* **CHALLENGE**: Repeat exactly each line of the data provided below.

━━━━━━━━━━━━━━━━━━━━━━━━━━━━━━

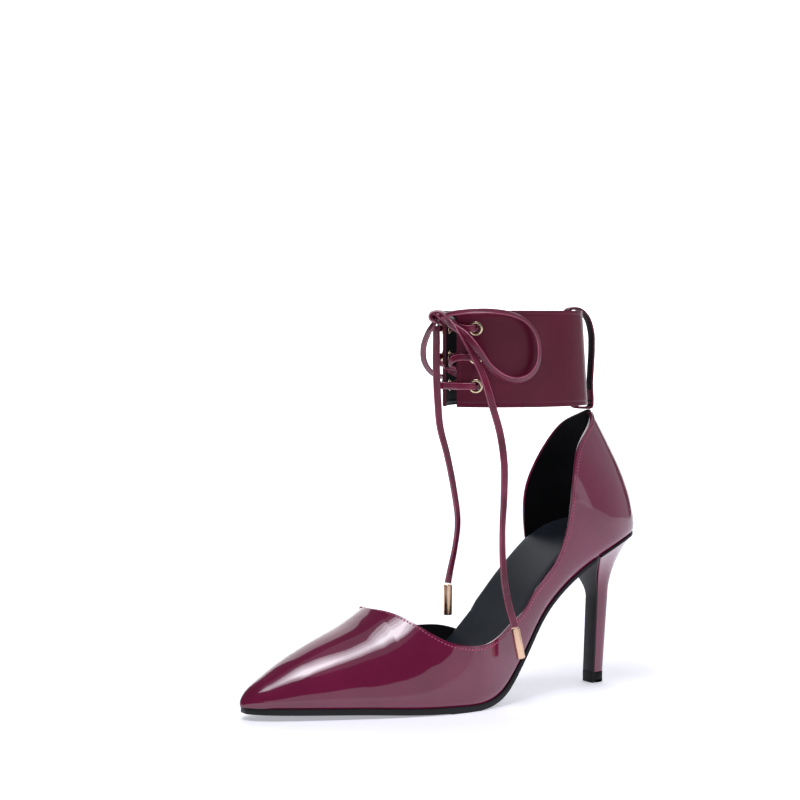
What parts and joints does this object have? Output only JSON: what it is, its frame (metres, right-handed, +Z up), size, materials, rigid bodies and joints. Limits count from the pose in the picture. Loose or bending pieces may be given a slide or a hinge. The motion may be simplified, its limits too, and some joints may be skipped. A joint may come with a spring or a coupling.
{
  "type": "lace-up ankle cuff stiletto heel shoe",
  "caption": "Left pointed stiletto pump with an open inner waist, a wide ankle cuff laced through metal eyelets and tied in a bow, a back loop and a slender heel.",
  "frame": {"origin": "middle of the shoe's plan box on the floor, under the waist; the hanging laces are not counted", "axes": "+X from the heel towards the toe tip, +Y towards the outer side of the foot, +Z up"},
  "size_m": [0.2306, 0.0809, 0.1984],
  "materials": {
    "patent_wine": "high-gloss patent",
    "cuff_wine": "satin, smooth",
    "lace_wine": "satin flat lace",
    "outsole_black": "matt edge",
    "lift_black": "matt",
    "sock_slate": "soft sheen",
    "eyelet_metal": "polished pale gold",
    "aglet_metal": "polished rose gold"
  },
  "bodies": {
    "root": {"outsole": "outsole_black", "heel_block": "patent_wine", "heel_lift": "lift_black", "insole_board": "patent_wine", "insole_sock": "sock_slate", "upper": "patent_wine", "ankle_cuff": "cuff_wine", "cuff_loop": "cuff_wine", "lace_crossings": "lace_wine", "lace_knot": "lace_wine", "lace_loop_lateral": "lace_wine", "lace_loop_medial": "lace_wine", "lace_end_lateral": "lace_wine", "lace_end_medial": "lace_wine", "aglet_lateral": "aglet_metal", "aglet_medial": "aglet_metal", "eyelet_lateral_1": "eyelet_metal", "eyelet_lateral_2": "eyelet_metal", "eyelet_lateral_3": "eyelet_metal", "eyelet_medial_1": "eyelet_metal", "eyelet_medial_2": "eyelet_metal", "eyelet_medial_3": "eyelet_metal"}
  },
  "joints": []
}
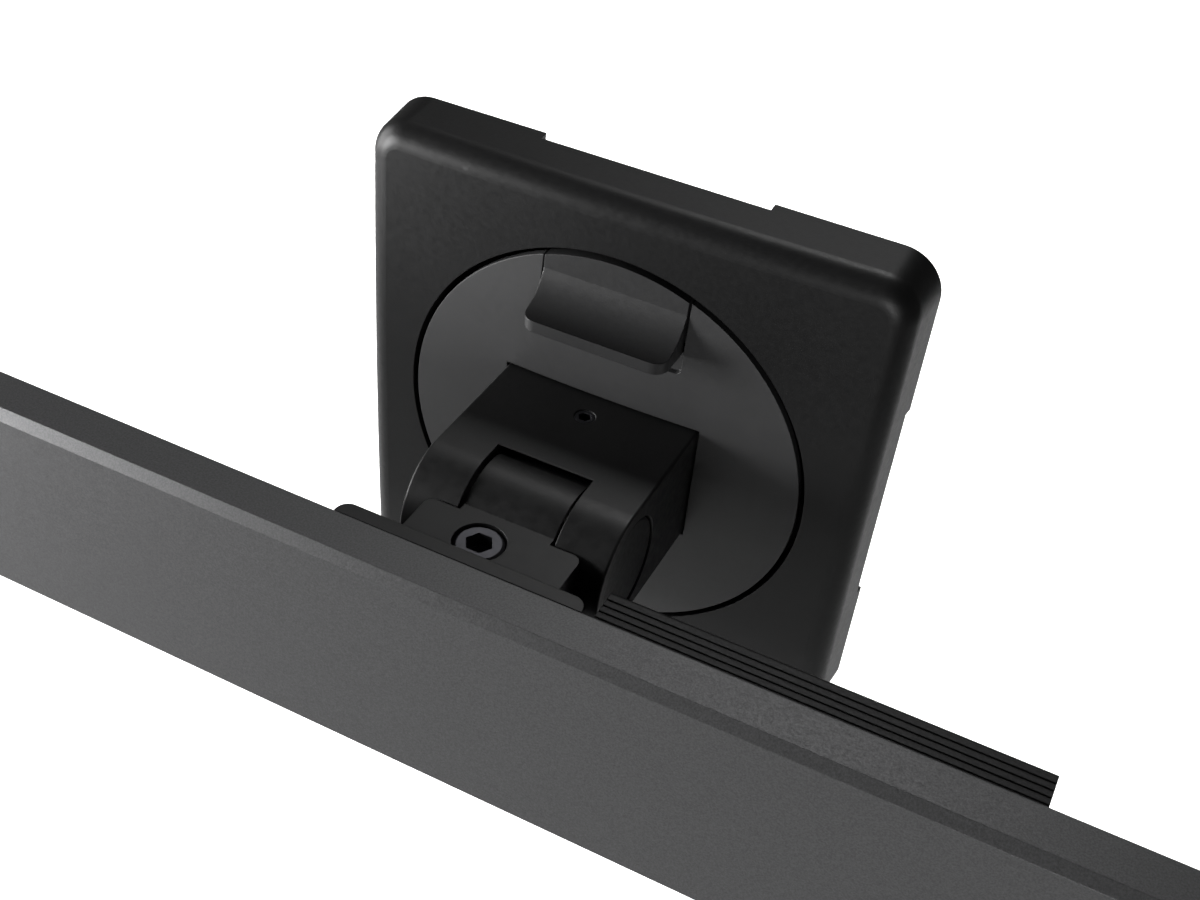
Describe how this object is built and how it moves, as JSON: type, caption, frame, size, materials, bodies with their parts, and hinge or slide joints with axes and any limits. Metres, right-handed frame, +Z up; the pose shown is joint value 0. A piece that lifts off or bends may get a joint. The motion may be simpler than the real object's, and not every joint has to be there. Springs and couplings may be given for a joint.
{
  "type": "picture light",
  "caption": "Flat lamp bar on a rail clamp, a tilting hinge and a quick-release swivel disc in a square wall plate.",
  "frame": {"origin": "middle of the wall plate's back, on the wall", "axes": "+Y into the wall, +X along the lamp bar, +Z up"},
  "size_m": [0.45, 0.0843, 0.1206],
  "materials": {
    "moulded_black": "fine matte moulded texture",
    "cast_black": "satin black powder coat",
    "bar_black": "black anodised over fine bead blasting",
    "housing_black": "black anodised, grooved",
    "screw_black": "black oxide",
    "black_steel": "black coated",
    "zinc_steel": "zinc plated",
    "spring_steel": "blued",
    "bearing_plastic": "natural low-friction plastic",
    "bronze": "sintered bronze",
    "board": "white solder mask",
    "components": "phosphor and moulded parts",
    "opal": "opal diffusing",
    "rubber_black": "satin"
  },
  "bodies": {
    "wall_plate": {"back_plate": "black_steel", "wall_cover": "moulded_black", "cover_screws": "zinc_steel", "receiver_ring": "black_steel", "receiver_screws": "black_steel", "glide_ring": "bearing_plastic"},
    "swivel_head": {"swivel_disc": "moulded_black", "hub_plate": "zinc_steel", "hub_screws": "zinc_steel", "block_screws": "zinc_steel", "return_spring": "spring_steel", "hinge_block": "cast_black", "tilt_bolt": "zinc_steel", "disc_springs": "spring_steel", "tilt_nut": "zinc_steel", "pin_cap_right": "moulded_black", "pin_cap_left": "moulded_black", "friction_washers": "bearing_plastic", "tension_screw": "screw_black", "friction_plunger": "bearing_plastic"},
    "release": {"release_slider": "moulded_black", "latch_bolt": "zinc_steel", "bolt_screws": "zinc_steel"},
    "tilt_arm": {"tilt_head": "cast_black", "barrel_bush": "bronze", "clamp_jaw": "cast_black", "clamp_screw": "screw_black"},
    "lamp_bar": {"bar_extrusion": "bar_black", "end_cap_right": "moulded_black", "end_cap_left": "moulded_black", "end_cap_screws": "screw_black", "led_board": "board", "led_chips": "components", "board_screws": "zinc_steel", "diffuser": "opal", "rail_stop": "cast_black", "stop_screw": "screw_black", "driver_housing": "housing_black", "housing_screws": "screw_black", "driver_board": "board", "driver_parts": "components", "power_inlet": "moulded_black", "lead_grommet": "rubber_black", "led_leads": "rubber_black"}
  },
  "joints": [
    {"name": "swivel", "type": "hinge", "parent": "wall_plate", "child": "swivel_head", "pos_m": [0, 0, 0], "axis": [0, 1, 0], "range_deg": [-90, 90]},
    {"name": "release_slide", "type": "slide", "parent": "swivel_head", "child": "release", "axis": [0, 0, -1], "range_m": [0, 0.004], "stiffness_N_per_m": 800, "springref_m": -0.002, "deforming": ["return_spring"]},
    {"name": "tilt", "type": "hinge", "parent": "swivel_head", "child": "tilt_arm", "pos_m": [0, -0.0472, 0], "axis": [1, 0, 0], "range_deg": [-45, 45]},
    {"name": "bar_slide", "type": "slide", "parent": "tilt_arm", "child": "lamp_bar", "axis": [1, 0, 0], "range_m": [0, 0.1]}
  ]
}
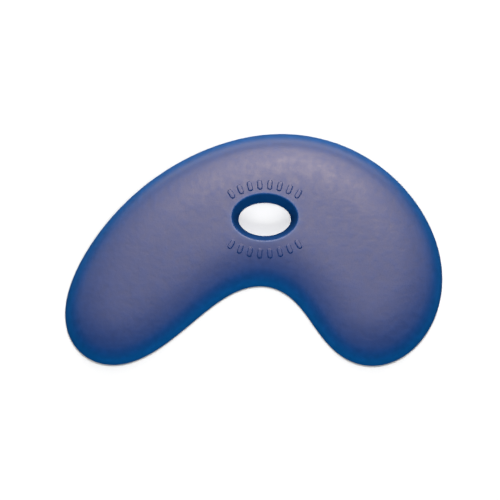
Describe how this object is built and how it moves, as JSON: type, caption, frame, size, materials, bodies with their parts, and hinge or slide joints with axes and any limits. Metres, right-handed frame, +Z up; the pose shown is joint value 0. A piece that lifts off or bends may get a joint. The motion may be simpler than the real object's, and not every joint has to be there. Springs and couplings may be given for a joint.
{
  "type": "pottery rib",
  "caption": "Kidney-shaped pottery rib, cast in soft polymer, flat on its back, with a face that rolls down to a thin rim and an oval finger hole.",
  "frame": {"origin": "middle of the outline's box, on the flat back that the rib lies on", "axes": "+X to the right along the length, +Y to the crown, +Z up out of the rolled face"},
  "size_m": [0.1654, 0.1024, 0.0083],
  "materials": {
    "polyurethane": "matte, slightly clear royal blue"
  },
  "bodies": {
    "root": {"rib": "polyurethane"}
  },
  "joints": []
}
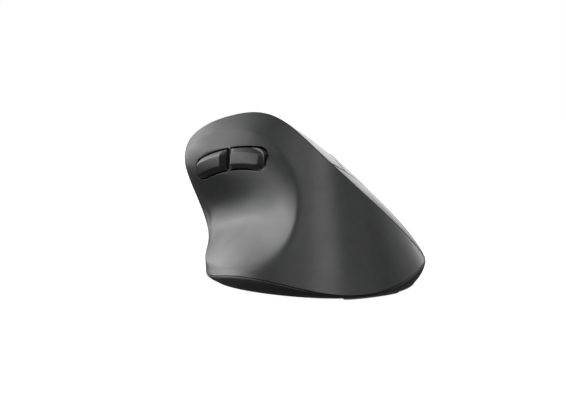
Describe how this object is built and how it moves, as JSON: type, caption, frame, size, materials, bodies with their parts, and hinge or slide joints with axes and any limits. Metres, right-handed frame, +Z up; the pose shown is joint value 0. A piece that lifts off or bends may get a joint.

━━━━━━━━━━━━━━━━━━━━━━━━━━━━━━

* **EXERCISE OUTPUT**:
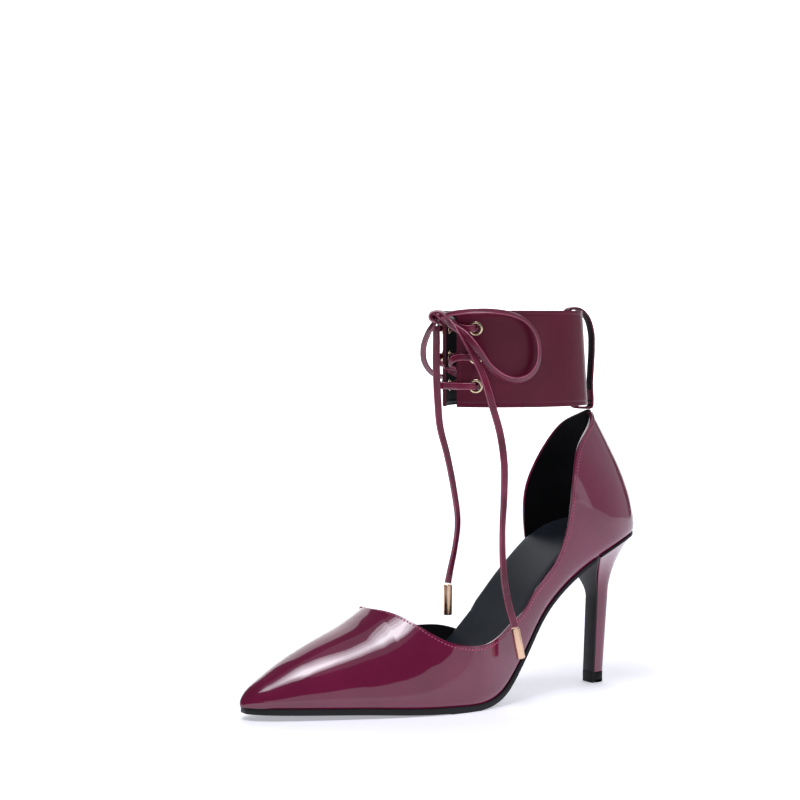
What parts and joints does this object have? Output only JSON: what it is, its frame (metres, right-handed, +Z up), size, materials, rigid bodies and joints. Limits count from the pose in the picture. Loose or bending pieces may be given a slide or a hinge. The motion may be simplified, its limits too, and some joints may be skipped. A joint may come with a spring or a coupling.
{
  "type": "lace-up ankle cuff stiletto heel shoe",
  "caption": "Left pointed stiletto pump with an open inner waist, a wide ankle cuff laced through metal eyelets and tied in a bow, a back loop and a slender heel.",
  "frame": {"origin": "middle of the shoe's plan box on the floor, under the waist; the hanging laces are not counted", "axes": "+X from the heel towards the toe tip, +Y towards the outer side of the foot, +Z up"},
  "size_m": [0.2306, 0.0809, 0.1984],
  "materials": {
    "patent_wine": "high-gloss patent",
    "cuff_wine": "satin, smooth",
    "lace_wine": "satin flat lace",
    "outsole_black": "matt edge",
    "lift_black": "matt",
    "sock_slate": "soft sheen",
    "eyelet_metal": "polished pale gold",
    "aglet_metal": "polished rose gold"
  },
  "bodies": {
    "root": {"outsole": "outsole_black", "heel_block": "patent_wine", "heel_lift": "lift_black", "insole_board": "patent_wine", "insole_sock": "sock_slate", "upper": "patent_wine", "ankle_cuff": "cuff_wine", "cuff_loop": "cuff_wine", "lace_crossings": "lace_wine", "lace_knot": "lace_wine", "lace_loop_lateral": "lace_wine", "lace_loop_medial": "lace_wine", "lace_end_lateral": "lace_wine", "lace_end_medial": "lace_wine", "aglet_lateral": "aglet_metal", "aglet_medial": "aglet_metal", "eyelet_lateral_1": "eyelet_metal", "eyelet_lateral_2": "eyelet_metal", "eyelet_lateral_3": "eyelet_metal", "eyelet_medial_1": "eyelet_metal", "eyelet_medial_2": "eyelet_metal", "eyelet_medial_3": "eyelet_metal"}
  },
  "joints": []
}
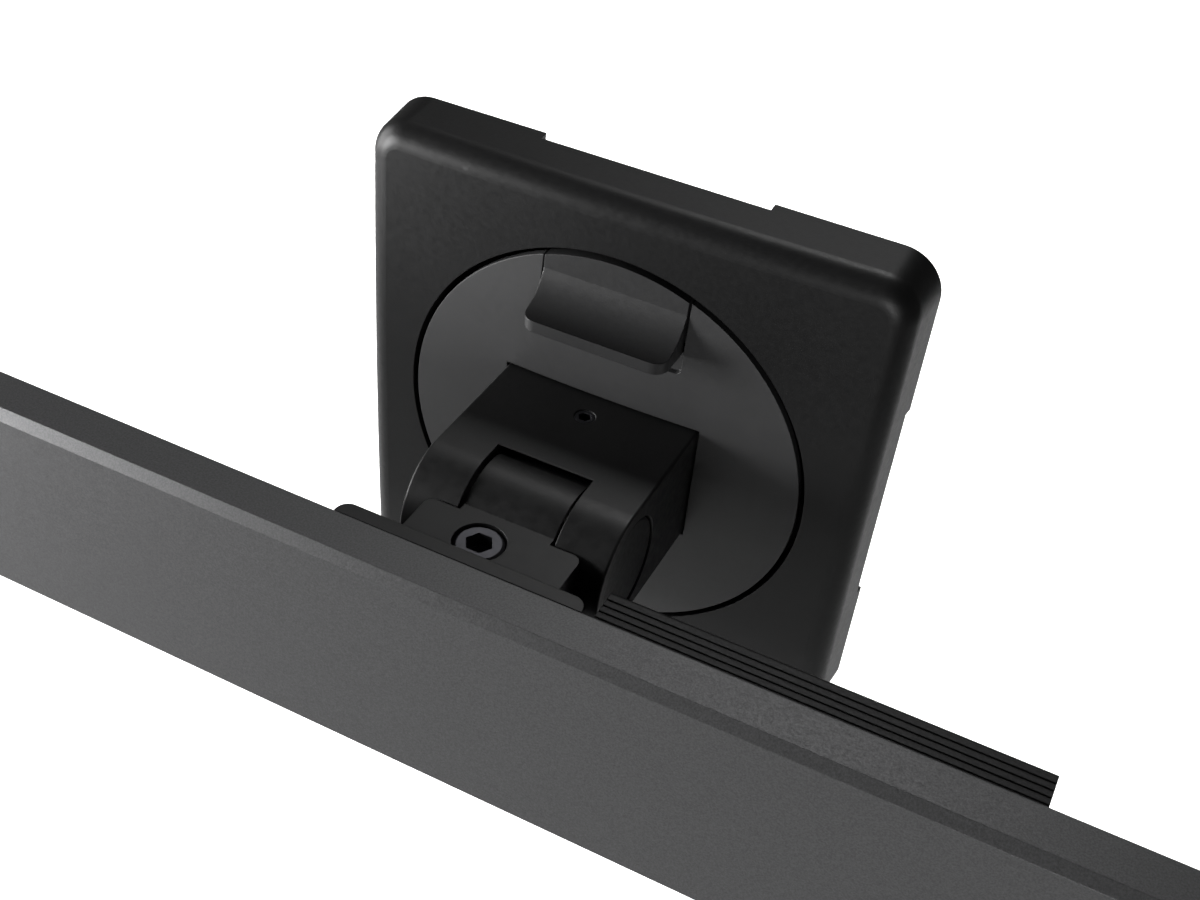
Describe how this object is built and how it moves, as JSON: type, caption, frame, size, materials, bodies with their parts, and hinge or slide joints with axes and any limits. Metres, right-handed frame, +Z up; the pose shown is joint value 0. A piece that lifts off or bends may get a joint. The motion may be simpler than the real object's, and not every joint has to be there. Springs and couplings may be given for a joint.
{
  "type": "picture light",
  "caption": "Flat lamp bar on a rail clamp, a tilting hinge and a quick-release swivel disc in a square wall plate.",
  "frame": {"origin": "middle of the wall plate's back, on the wall", "axes": "+Y into the wall, +X along the lamp bar, +Z up"},
  "size_m": [0.45, 0.0843, 0.1206],
  "materials": {
    "moulded_black": "fine matte moulded texture",
    "cast_black": "satin black powder coat",
    "bar_black": "black anodised over fine bead blasting",
    "housing_black": "black anodised, grooved",
    "screw_black": "black oxide",
    "black_steel": "black coated",
    "zinc_steel": "zinc plated",
    "spring_steel": "blued",
    "bearing_plastic": "natural low-friction plastic",
    "bronze": "sintered bronze",
    "board": "white solder mask",
    "components": "phosphor and moulded parts",
    "opal": "opal diffusing",
    "rubber_black": "satin"
  },
  "bodies": {
    "wall_plate": {"back_plate": "black_steel", "wall_cover": "moulded_black", "cover_screws": "zinc_steel", "receiver_ring": "black_steel", "receiver_screws": "black_steel", "glide_ring": "bearing_plastic"},
    "swivel_head": {"swivel_disc": "moulded_black", "hub_plate": "zinc_steel", "hub_screws": "zinc_steel", "block_screws": "zinc_steel", "return_spring": "spring_steel", "hinge_block": "cast_black", "tilt_bolt": "zinc_steel", "disc_springs": "spring_steel", "tilt_nut": "zinc_steel", "pin_cap_right": "moulded_black", "pin_cap_left": "moulded_black", "friction_washers": "bearing_plastic", "tension_screw": "screw_black", "friction_plunger": "bearing_plastic"},
    "release": {"release_slider": "moulded_black", "latch_bolt": "zinc_steel", "bolt_screws": "zinc_steel"},
    "tilt_arm": {"tilt_head": "cast_black", "barrel_bush": "bronze", "clamp_jaw": "cast_black", "clamp_screw": "screw_black"},
    "lamp_bar": {"bar_extrusion": "bar_black", "end_cap_right": "moulded_black", "end_cap_left": "moulded_black", "end_cap_screws": "screw_black", "led_board": "board", "led_chips": "components", "board_screws": "zinc_steel", "diffuser": "opal", "rail_stop": "cast_black", "stop_screw": "screw_black", "driver_housing": "housing_black", "housing_screws": "screw_black", "driver_board": "board", "driver_parts": "components", "power_inlet": "moulded_black", "lead_grommet": "rubber_black", "led_leads": "rubber_black"}
  },
  "joints": [
    {"name": "swivel", "type": "hinge", "parent": "wall_plate", "child": "swivel_head", "pos_m": [0, 0, 0], "axis": [0, 1, 0], "range_deg": [-90, 90]},
    {"name": "release_slide", "type": "slide", "parent": "swivel_head", "child": "release", "axis": [0, 0, -1], "range_m": [0, 0.004], "stiffness_N_per_m": 800, "springref_m": -0.002, "deforming": ["return_spring"]},
    {"name": "tilt", "type": "hinge", "parent": "swivel_head", "child": "tilt_arm", "pos_m": [0, -0.0472, 0], "axis": [1, 0, 0], "range_deg": [-45, 45]},
    {"name": "bar_slide", "type": "slide", "parent": "tilt_arm", "child": "lamp_bar", "axis": [1, 0, 0], "range_m": [0, 0.1]}
  ]
}
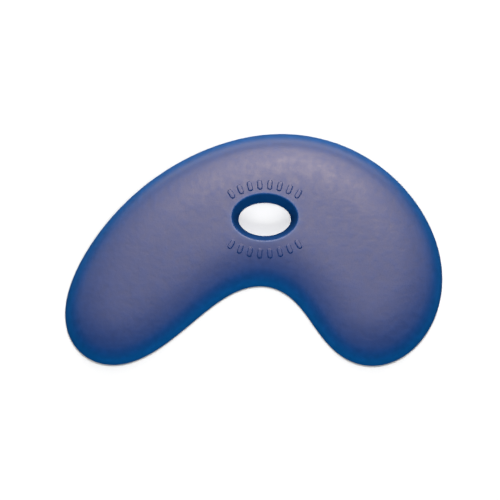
Describe how this object is built and how it moves, as JSON: type, caption, frame, size, materials, bodies with their parts, and hinge or slide joints with axes and any limits. Metres, right-handed frame, +Z up; the pose shown is joint value 0. A piece that lifts off or bends may get a joint. The motion may be simpler than the real object's, and not every joint has to be there. Springs and couplings may be given for a joint.
{
  "type": "pottery rib",
  "caption": "Kidney-shaped pottery rib, cast in soft polymer, flat on its back, with a face that rolls down to a thin rim and an oval finger hole.",
  "frame": {"origin": "middle of the outline's box, on the flat back that the rib lies on", "axes": "+X to the right along the length, +Y to the crown, +Z up out of the rolled face"},
  "size_m": [0.1654, 0.1024, 0.0083],
  "materials": {
    "polyurethane": "matte, slightly clear royal blue"
  },
  "bodies": {
    "root": {"rib": "polyurethane"}
  },
  "joints": []
}
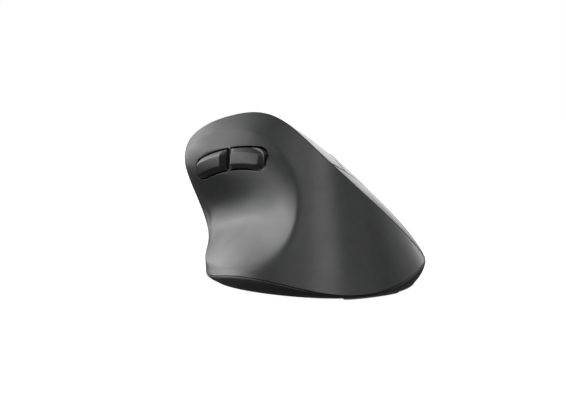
Describe how this object is built and how it moves, as JSON: type, caption, frame, size, materials, bodies with their parts, and hinge or slide joints with axes and any limits. Metres, right-handed frame, +Z up; the pose shown is joint value 0. A piece that lifts off or bends may get a joint.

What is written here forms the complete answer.